Start with recognition. Not just top-down praise, but meaningful acknowledgment of effort. Employees notice when leadership sees the work behind the scenes. When they feel invisible, they disengage. And disengaged employees are the first to listen when a union organizer comes around.

Next, provide clarity. Confusion kills morale faster than conflict. If policies are vague, accountability is inconsistent, or communication feels one-sided, frustration builds. Clarity in roles, expectations, and feedback makes people feel secure—and that security makes outside representation feel unnecessary.

Morale also improves when people are included in decisions that affect them. That doesn’t mean you give away authority. It means you ask questions, request input, and show that feedback matters. If your workforce only hears from leadership when something goes wrong, you’ve already lost the emotional connection. And that’s the gap unions are trained to exploit.

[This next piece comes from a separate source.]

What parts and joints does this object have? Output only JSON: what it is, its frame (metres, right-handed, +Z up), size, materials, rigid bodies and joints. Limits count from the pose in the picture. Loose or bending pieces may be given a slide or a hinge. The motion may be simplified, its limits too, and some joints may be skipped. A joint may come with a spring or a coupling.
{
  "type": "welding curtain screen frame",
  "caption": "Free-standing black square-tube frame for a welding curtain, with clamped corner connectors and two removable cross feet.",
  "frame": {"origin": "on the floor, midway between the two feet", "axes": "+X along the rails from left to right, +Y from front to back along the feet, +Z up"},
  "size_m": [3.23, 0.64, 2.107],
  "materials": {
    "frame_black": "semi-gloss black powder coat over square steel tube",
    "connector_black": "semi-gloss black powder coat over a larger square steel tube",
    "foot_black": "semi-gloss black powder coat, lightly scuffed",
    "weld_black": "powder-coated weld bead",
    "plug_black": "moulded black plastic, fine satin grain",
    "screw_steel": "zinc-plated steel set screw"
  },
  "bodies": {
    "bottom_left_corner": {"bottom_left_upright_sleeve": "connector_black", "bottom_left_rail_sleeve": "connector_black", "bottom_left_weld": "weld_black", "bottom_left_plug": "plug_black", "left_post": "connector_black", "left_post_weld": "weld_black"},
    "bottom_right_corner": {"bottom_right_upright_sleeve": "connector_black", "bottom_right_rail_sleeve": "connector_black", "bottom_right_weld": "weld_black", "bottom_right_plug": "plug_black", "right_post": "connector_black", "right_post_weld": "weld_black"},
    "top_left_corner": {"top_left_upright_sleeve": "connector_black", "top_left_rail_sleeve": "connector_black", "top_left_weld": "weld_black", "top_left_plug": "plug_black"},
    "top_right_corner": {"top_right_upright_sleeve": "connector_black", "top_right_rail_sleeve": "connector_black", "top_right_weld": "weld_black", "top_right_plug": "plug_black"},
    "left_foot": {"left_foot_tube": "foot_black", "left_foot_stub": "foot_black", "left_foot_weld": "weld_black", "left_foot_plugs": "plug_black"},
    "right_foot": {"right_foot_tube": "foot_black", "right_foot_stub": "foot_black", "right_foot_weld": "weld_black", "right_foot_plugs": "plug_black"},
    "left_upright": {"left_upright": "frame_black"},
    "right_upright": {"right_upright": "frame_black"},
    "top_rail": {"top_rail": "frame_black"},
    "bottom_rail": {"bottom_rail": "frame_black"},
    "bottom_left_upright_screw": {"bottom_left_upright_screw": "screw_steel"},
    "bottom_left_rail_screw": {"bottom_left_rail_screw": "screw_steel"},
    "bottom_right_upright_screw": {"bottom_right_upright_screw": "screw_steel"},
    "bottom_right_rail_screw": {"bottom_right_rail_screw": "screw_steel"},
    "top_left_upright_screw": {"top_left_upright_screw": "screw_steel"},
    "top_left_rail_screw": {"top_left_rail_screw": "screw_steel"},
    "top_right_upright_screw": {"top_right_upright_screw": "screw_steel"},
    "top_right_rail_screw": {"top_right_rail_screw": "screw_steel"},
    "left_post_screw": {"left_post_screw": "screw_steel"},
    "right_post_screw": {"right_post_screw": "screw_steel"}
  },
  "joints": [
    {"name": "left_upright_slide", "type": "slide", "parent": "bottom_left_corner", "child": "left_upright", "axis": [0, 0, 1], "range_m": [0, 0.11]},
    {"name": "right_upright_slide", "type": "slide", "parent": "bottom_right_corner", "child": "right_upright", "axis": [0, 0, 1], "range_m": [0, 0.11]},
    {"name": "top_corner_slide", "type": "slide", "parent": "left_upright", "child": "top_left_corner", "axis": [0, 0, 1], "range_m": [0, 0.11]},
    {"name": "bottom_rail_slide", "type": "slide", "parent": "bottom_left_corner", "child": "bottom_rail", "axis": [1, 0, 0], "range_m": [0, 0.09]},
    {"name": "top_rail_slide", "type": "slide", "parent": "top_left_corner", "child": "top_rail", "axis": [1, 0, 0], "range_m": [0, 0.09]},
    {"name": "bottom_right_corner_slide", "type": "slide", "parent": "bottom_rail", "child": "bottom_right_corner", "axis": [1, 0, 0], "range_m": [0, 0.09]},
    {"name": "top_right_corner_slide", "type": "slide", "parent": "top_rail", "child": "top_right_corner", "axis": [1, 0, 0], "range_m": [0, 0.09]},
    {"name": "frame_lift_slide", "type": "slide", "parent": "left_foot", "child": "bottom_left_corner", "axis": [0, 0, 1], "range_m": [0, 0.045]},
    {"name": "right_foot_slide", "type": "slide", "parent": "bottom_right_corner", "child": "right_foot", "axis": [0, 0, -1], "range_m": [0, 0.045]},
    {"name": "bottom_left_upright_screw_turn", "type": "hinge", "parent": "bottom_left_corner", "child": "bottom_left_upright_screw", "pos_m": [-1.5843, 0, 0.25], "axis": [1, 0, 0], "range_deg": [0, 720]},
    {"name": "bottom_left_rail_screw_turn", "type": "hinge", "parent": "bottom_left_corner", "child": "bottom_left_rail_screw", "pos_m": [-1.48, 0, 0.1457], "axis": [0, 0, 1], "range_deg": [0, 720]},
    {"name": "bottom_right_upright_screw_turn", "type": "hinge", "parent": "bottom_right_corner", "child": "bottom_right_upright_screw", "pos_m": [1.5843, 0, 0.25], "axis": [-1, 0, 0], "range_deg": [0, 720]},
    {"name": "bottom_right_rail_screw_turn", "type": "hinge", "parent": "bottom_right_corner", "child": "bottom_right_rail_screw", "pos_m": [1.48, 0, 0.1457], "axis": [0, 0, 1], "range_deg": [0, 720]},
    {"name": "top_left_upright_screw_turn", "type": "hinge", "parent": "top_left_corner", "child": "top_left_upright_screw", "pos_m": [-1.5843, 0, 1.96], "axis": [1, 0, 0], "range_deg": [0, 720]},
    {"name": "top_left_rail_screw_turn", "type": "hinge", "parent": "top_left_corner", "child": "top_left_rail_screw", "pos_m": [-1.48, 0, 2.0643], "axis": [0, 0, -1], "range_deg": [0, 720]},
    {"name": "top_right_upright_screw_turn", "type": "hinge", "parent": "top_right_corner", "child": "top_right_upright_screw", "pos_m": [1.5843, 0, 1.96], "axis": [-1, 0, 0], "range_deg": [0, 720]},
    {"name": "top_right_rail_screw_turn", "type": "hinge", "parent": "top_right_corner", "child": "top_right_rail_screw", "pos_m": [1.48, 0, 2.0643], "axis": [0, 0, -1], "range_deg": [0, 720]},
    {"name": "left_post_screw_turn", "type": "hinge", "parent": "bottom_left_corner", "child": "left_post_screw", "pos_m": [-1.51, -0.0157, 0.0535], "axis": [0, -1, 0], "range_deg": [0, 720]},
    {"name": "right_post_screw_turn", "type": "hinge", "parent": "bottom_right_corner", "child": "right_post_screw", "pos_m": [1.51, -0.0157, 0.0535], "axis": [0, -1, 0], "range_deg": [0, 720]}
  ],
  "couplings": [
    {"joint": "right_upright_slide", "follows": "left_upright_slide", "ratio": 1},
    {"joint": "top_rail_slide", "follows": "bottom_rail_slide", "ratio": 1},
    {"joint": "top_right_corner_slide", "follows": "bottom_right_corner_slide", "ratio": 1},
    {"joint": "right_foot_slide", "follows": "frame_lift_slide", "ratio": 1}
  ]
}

Another key to morale is opportunity. Employees want to grow. They want to know that effort leads somewhere. If your high performers feel like their careers are stalled while underperformers coast, morale suffers. Fairness is non-negotiable. If employees don’t see it, they’ll go looking for someone else to fight for it.

All of this can be done lawfully, without veering into union avoidance tactics that risk compliance issues. In fact, these morale-building efforts aren’t just legal—they’re strategic. They prove that a business can address employee concerns directly, without needing a third party.

Boosting morale isn’t a checkbox. It’s a long-term commitment to building the kind of workplace where employees feel heard, supported, and motivated. And in workplaces like that, the union conversation rarely gets far.

If you want to avoid unionization the right way, start with morale. Because when morale is strong, loyalty grows—and organizers have no message to sell.